At least Tony can regale the other board members with football war stories. I have a hard time seeing any other qualifications he might have.

IFI's statement on the importance of marriage (there are no citations or proof of anything here, of course):

Why Is Marriage So Important?

Family

1. Marriage increases the likelihood that fathers and mothers have good relationships with their children.

2. Cohabitation is not the functional equivalent of marriage.

a. Couples who live together, on average, report relationships of lower quality than do married couples - with cohabitors reporting more conflict, more violence, and lower levels of satisfaction and commitment.

3. Growing up outside an intact marriage increases the likelihood that children will themselves divorce or become unwed parents.

4. Marriage is a virtually universal human institution.

5. Marriage, and a normative commitment to marriage, foster high-quality relationships between adults, as well as between parents and children.

a. By offering legal and normative support and direction to a relationship, by providing an expectation of sexual fidelity and lifelong commitment, and by furnishing adults a unique social status as spouses, marriage typically fosters better romantic and parental relationships than do alternatives to marriage.

6. Marriage has important biosocial consequences for adults and children.

a. Research strongly suggests that an intact, married household protects girls from premature sexual development and, consequently, teen pregnancy.

Economics

7. Divorce and unmarried childbearing increase poverty for both children and mothers.

8. Married couples seem to build more wealth on average than singles or cohabiting couples.

9. Marriage reduces poverty and material hardship for disadvantaged women and their children.

10. Minorities benefit economically from marriage.

a. Research suggests that black child poverty rates would be almost 20 percent lower than they currently are had the proportion of black children living in married families not fallen below 1970 levels.

11. Married men earn more money than do single men with similar education and job histories.

12. Parental divorce (or failure to marry) appears to increase children's risk of school failure.

13. Parental divorce reduces the likelihood that children will graduate from college and achieve high-status jobs.

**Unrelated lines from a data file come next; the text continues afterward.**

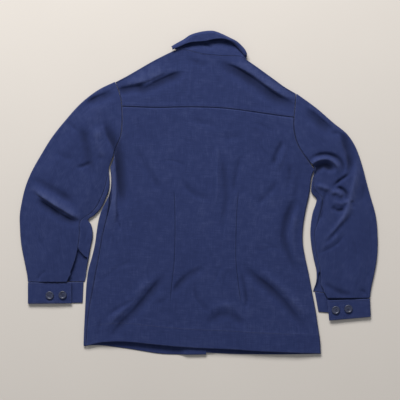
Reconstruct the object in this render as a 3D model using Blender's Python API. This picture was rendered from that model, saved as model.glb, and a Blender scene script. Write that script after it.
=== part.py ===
"""A woven work jacket laid flat on its front, back up, sleeves out to both sides.

X runs to the right across the back, Y towards the collar, Z up from the surface it lies on.
Sizes below are in millimetres and become metres when a mesh is made.
Each panel is a wall of cloth: a grid of points on the middle of the cloth, moved out to both
faces along its normals and closed by rims. The two fronts lie on the surface, the back and the
yoke lie over them, and each sleeve is one flattened wrap of cloth with an underarm seam.
"""
from collections import namedtuple

import bpy
import numpy as np

# Driving sizes, millimetres
CLOTH = 1.2
CUFF_CLOTH = 2.2
COLLAR_CLOTH = 1.6
SEAM = 0.3
SEAM_ARMHOLE = 0.9
SEAM_ARMHOLE_LOW = 4.0
EDGE_RADIUS = 2.5
CUFF_RADIUS = 2.6
BODY_DOME = 4.0
SLEEVE_DOME = 4.0
PLACKET_HALF = 25.0
PLACKET_LIFT = 2.9
CENTRE_X = -2.0
NECK_FROM = 0.30
NECK_SHARE = 0.43
COLLAR_FOOT = 2.6
MM = 0.001

# Lines drawn on the cloth: each a short list of (x, y)
SIDE_SEAM_LEFT = ((-275, -374), (-272, -323), (-267, -280), (-259, -238), (-251, -194),
                  (-243, -152), (-236, -110), (-227, -71), (-219, -37), (-213, -7),
                  (-212, 17), (-213, 42), (-216, 64))
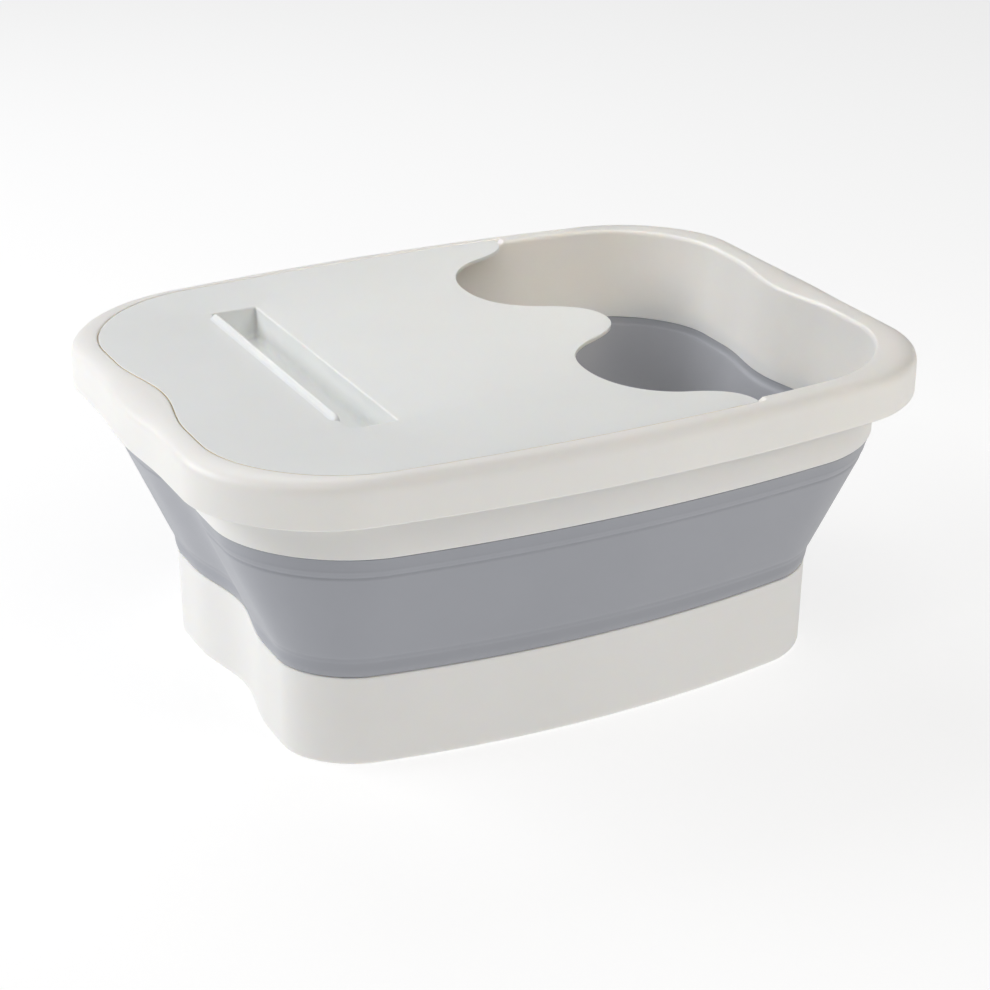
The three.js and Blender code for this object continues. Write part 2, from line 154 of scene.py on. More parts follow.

Physical Health and Longevity

14. Children who live with their own two married parents enjoy better physical health, on average, than do children in other family forms.

15. Parental marriage is associated with a sharply lower risk of infant mortality.

16. Marriage is associated with reduced rates of alcohol and substance abuse for both adults and teens.

17. Married people, especially married men, have longer life expectancies than do otherwise similar singles.

18. Marriage is associated with better health and lower rates of injury, illness, and disability for both men and women.

19. Marriage seems to be associated with better health among minorities and the poor.

Mental Health and Emotional Well-Being

20. Children whose parents divorce have higher rates of psychological distress and mental illness.

a. When marital conflict is low, children suffer psychologically from divorce.

b. Currently, about two-thirds of U.S. divorces appear to be taking place among low-conflict spouses.

21. Divorce appears to increase significantly the risk of suicide.

a. Divorced men and women are more than twice as likely as their married counterparts to attempt suicide.

22. Married mothers have lower rates of depression than do single or cohabiting mothers.

Crime and Domestic Violence

23. Boys raised in single-parent families are more likely to engage in delinquent and criminal behavior.

24. Marriage appears to reduce the risk that adults will be either perpetrators or victims of crime.

a. Single and divorced women are almost ten times more likely than are wives to be raped, and about three times more likely to be victims of aggravated assault.

25. Married women appear to have a lower risk of experiencing domestic violence than do cohabiting or dating women.

a. One analysis of the National Survey of Families and Households found that cohabitors were over three times more likely than spouses to say that arguments became physical over the last year.

26. A child who is not living with his or her own two married parents is at greater risk for child abuse.